Право быть человеком

Права человека кажутся нам чем-то естественным, причитающимся по рождению. Но на деле это не так: их можно только создать общими усилиями. И если не сделать этого и не защитить цивилизацию от «установки на озверение», она будет разрушена

Дата
5 апр. 2024
Автор
илья кукулин (культуролог, Амхерст-колледж, США)
Право быть человеком
Жестокость силовиков растет на протяжении всего правления Путина. Фото: Ольга Мальцева / AFP / Scanpix / LETA

Сразу после теракта в «Крокус Сити Холле» начали распространяться конспирологические версии произошедшего. И для тех, кто верил российской пропаганде последние два года, и для тех, кто ей не верил, в центре политической картины мира — борьба путинского режима против Украины, против стран Запада, против всех и вся, кто могли бы ему противостоять. Появление еще одного «полюса зла» — исламских экстремистов — ломает картину мира.

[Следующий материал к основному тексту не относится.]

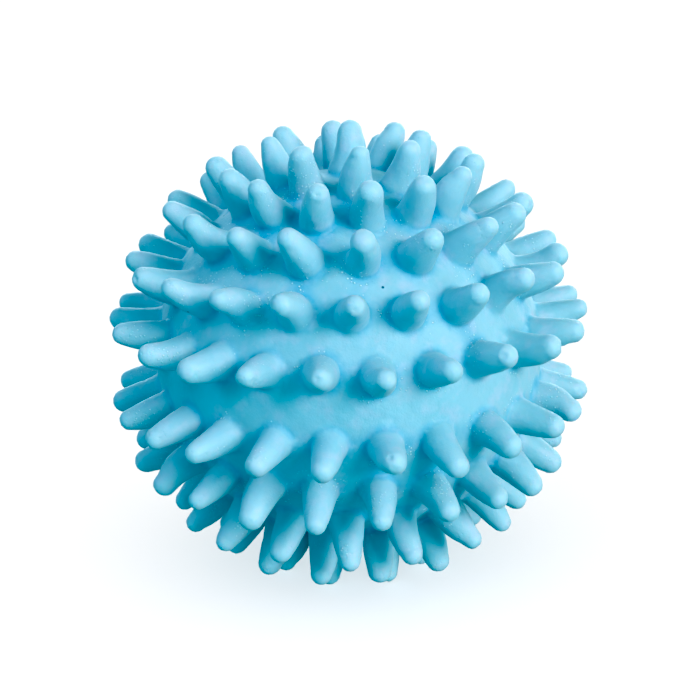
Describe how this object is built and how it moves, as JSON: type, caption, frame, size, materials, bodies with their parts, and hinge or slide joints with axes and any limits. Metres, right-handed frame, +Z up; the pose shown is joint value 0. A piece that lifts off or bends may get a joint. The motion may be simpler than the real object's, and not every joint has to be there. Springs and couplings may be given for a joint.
{
  "type": "spiky massage ball",
  "caption": "Hollow soft ball with rings of blunt rounded spikes all over, bonded from two halves, with an air valve and pull-out plug at its lower pole.",
  "frame": {"origin": "on the ball's vertical axis, at the level of the lowest spike tips, where the ball stands", "axes": "+Z up along the axis that the rings of spikes go round, away from the valve; -Y is the front"},
  "size_m": [0.0885, 0.0884, 0.086],
  "materials": {
    "skin": "matte soft rubber, sky blue, with a fine moulded grain",
    "valve_body": "matte soft rubber, a little darker than the skin",
    "valve_plug": "satin off-white plastic"
  },
  "bodies": {
    "ball": {"upper_shell": "skin", "lower_shell": "skin", "upper_spike_ring_1": "skin", "upper_spike_ring_2": "skin", "upper_spike_ring_3": "skin", "upper_spike_ring_4": "skin", "upper_spike_ring_5": "skin", "lower_spike_ring_1": "skin", "lower_spike_ring_2": "skin", "lower_spike_ring_3": "skin", "lower_spike_ring_4": "skin", "lower_spike_ring_5": "skin", "upper_pole_spike": "skin", "valve_body": "valve_body"},
    "plug": {"valve_plug": "valve_plug"}
  },
  "joints": [
    {"name": "plug_pull", "type": "slide", "parent": "ball", "child": "plug", "axis": [0, 0, -1], "range_m": [0, 0.0074]}
  ]
}
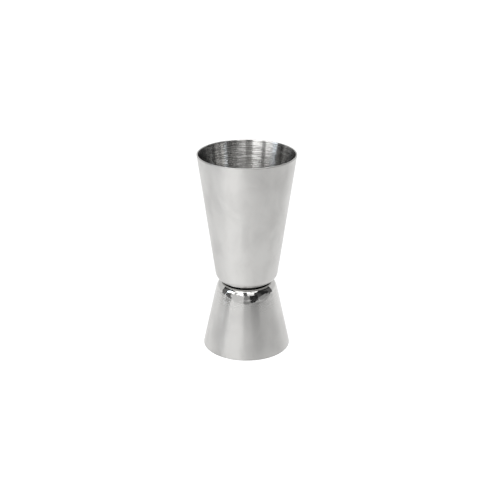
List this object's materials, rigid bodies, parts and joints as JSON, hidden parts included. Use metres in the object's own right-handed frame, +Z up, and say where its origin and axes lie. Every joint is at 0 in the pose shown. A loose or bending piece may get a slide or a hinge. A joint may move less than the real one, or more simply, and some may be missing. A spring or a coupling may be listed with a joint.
{
  "type": "bar jigger",
  "caption": "Double-ended spirit measure: a tall and a short tapered steel cup joined floor to floor, so either way up it stands on one rim and holds liquid in the other.",
  "frame": {"origin": "centre of the small cup's rim plane, which is the plane the jigger stands on", "axes": "+Z up the common axis from the small cup's rim to the large cup's rim; X and Y are free, and one spot weld lies on +X"},
  "size_m": [0.0432, 0.0432, 0.09],
  "materials": {
    "satin_steel": "satin brushed outside, lathe-turned sheen inside, polished corner at the waist",
    "weld_steel": "bare fused steel"
  },
  "bodies": {
    "root": {"large_cup": "satin_steel", "small_cup": "satin_steel", "spot_welds": "weld_steel"}
  },
  "joints": []
}
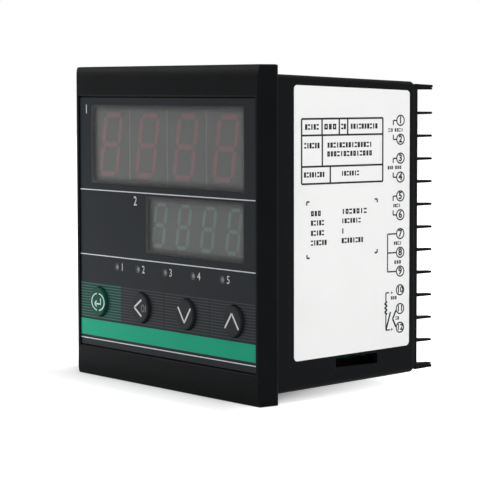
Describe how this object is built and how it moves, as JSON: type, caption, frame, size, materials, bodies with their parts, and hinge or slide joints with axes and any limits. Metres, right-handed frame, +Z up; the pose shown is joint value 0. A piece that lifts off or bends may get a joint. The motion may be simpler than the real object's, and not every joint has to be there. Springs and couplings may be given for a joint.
{
  "type": "pid temperature controller",
  "caption": "Square panel-mounted temperature controller with two digit displays, push keys, a tapered case and barrier terminals at the rear.",
  "frame": {"origin": "centre of the panel cut-out, in the plane of the bezel's rear face that seats on the panel", "axes": "+X to the right seen from the front, +Y into the panel towards the terminals, +Z up"},
  "size_m": [0.096, 0.0692, 0.096],
  "materials": {
    "frame_plastic": "fine moulded grain",
    "case_plastic": "fine moulded grain",
    "base_plastic": "satin moulding",
    "printed_film": "satin film with printed bands, lines and stripes",
    "label_stock": "white label with printed lines",
    "smoked_window": "smoked clear plate",
    "digit_housing": "grey moulded face",
    "red_segments": "unlit red-tinted segments",
    "green_segments": "unlit green-tinted segments",
    "circuit_board": "green laminate",
    "zinc_steel": "zinc-plated",
    "core_steel": "stamped laminations",
    "white_nylon": "moulded bobbin",
    "copper_wire": "enamelled winding",
    "relay_housing": "sealed blue housing",
    "capacitor_sleeve": "shrink sleeve",
    "bare_aluminium": "bent sheet",
    "chip_resin": "moulded resin",
    "crystal_can": "drawn can",
    "plated_brass": "plated",
    "green_key": "satin cap with a printed ring",
    "dark_key": "satin cap with a printed arrow",
    "lamp_lens": "diffuse unlit lens",
    "switch_plastic": "moulded"
  },
  "bodies": {
    "housing": {"alm1_lamp": "lamp_lens", "alm2_lamp": "lamp_lens", "at_lamp": "lamp_lens", "board_screws": "zinc_steel", "case": "case_plastic", "clamp_washers_left": "zinc_steel", "clamp_washers_right": "zinc_steel", "contacts_left": "plated_brass", "contacts_right": "plated_brass", "crystal": "crystal_can", "display_board": "circuit_board", "down_switch_body": "switch_plastic", "filter_capacitor": "capacitor_sleeve", "front_bezel": "frame_plastic", "heat_sink": "bare_aluminium", "input_amplifier": "chip_resin", "logic_capacitor": "capacitor_sleeve", "main_board": "circuit_board", "microcontroller": "chip_resin", "out1_lamp": "lamp_lens", "out2_lamp": "lamp_lens", "overlay_film": "printed_film", "power_board": "circuit_board", "pv_digit_1": "digit_housing", "pv_digit_2": "digit_housing", "pv_digit_3": "digit_housing", "pv_digit_4": "digit_housing", "pv_segments_1": "red_segments", "pv_segments_2": "red_segments", "pv_segments_3": "red_segments", "pv_segments_4": "red_segments", "pv_window": "smoked_window", "rectifier": "chip_resin", "regulator": "chip_resin", "relay_alm1": "relay_housing", "relay_alm2": "relay_housing", "relay_out1": "relay_housing", "set_switch_body": "switch_plastic", "shift_switch_body": "switch_plastic", "side_label": "label_stock", "sv_display": "digit_housing", "sv_segments": "green_segments", "sv_window": "smoked_window", "switch_domes": "zinc_steel", "terminal_base": "base_plastic", "terminal_screws_left": "zinc_steel", "terminal_screws_right": "zinc_steel", "transformer_bobbin": "white_nylon", "transformer_core": "core_steel", "transformer_winding": "copper_wire", "up_switch_body": "switch_plastic"},
    "set_button": {"set_key": "green_key", "set_switch_plunger": "switch_plastic"},
    "shift_button": {"shift_key": "dark_key", "shift_switch_plunger": "switch_plastic"},
    "down_button": {"down_key": "dark_key", "down_switch_plunger": "switch_plastic"},
    "up_button": {"up_key": "dark_key", "up_switch_plunger": "switch_plastic"}
  },
  "joints": [
    {"name": "set_press", "type": "slide", "parent": "housing", "child": "set_button", "axis": [0, 1, 0], "range_m": [0, 0.0005], "stiffness_N_per_m": 1500, "springref_m": -0.0004},
    {"name": "shift_press", "type": "slide", "parent": "housing", "child": "shift_button", "axis": [0, 1, 0], "range_m": [0, 0.0005], "stiffness_N_per_m": 1500, "springref_m": -0.0004},
    {"name": "down_press", "type": "slide", "parent": "housing", "child": "down_button", "axis": [0, 1, 0], "range_m": [0, 0.0005], "stiffness_N_per_m": 1500, "springref_m": -0.0004},
    {"name": "up_press", "type": "slide", "parent": "housing", "child": "up_button", "axis": [0, 1, 0], "range_m": [0, 0.0005], "stiffness_N_per_m": 1500, "springref_m": -0.0004}
  ]
}
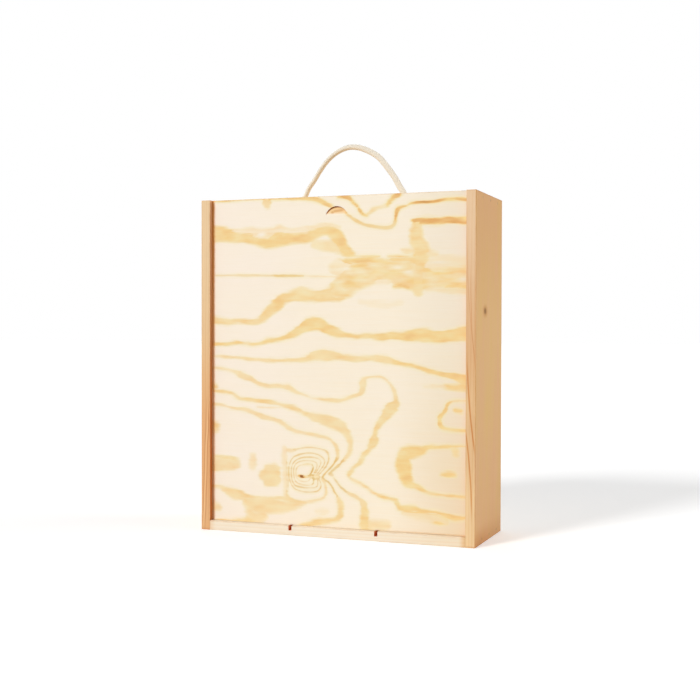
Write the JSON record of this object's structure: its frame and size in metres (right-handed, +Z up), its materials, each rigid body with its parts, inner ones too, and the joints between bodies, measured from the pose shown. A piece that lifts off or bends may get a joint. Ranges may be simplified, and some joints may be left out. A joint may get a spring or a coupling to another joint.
{
  "type": "bottle box",
  "caption": "Upright pine bottle box with a plywood lid that slides up in grooves of its side boards, dividers between its bays and a knotted cord handle on top.",
  "frame": {"origin": "centre of the box's footprint, on the surface that it stands on", "axes": "+Z up, -Y out of the lid's face, +X to the right when facing the lid"},
  "size_m": [0.296, 0.105, 0.4037],
  "materials": {
    "pine_side_board": "planed pine, unfinished, warm honey tone",
    "pine_end_board": "planed pine, unfinished, pale",
    "lid_plywood": "sanded pine plywood, unfinished, rotary-cut face veneer with honey growth rings",
    "back_plywood": "sanded pine plywood, unfinished",
    "divider_plywood": "sanded thin plywood, unfinished",
    "cord": "soft cream cotton cord",
    "steel": "bright steel pins, heads flush"
  },
  "bodies": {
    "case": {"side_board_left": "pine_side_board", "side_board_right": "pine_side_board", "bottom_board": "pine_end_board", "top_board": "pine_end_board", "back_panel": "back_plywood", "divider_left": "divider_plywood", "divider_right": "divider_plywood", "cord_end_left": "cord", "cord_end_right": "cord", "pins_top_left": "steel", "pins_top_right": "steel", "pins_bottom_left": "steel", "pins_bottom_right": "steel", "tacks_left": "steel", "tacks_right": "steel", "tacks_top": "steel", "tacks_bottom": "steel"},
    "lid": {"lid": "lid_plywood"},
    "handle": {"handle_cord": "cord"}
  },
  "joints": [
    {"name": "lid_slide", "type": "slide", "parent": "case", "child": "lid", "axis": [0, 0, 1], "range_m": [0, 0.365]},
    {"name": "handle_swing", "type": "hinge", "parent": "case", "child": "handle", "pos_m": [0, 0.0028, 0.348], "axis": [-1, 0, 0], "range_deg": [-80, 80]}
  ]
}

Наверняка под пытками обвиняемые признаются в связях с Украиной и во всем, что от них потребуют. И все же: шокирующие кадры «допросов» террористов, напавших на «Крокус Сити Холл», с отрезанием уха — это развитие давно сложившихся тенденций или что-то новое? Трагедия спровоцировала изменения в общественной атмосфере и позволила увидеть процессы, начавшиеся раньше. Чтобы описать этот вектор точнее, нужно отступить немного назад.

Установка на озверение

В 2002 году кинокритик и сценаристка Наталья Сиривля написала в «Новом мире» рецензию на фильм Алексея Балабанова «Война». В ней отчасти было предсказано то, что происходило в России дальше.

Сиривля писала: «Моя инстинктивная реакция на “Войну” была странной. После просмотра мне хотелось, чтобы этого фильма не было. Вообще. Хотелось стереть его из памяти, как кошмарный сон. И не потому, что на экране показывают какие-то кошмары; да, там режут пальцы и головы, но отстраненно, на общем плане, без намерения до смерти запугать. Скорее для сведения: это война и на этой войне подобные эксцессы — заурядная повседневность. Желание вытеснить картину, забыть о ней не было обусловлено и тем, что она плохая».

И дальше — пересказываю кратко, потому что Сиривля эту мысль как бы нащупывает по ходу статьи: самое ужасное в фильме Балабанова состоит в том, что в нем предполагаемая жестокость и «беспредел» со стороны чеченских сепаратистов используются как обоснование моральной демодернизации российского общества. Фильм Балабанова говорит: чтобы сопротивляться «таким зверям», нужно самим стать демонстративно жестокими и отбросить все гуманистические интенции современного мира.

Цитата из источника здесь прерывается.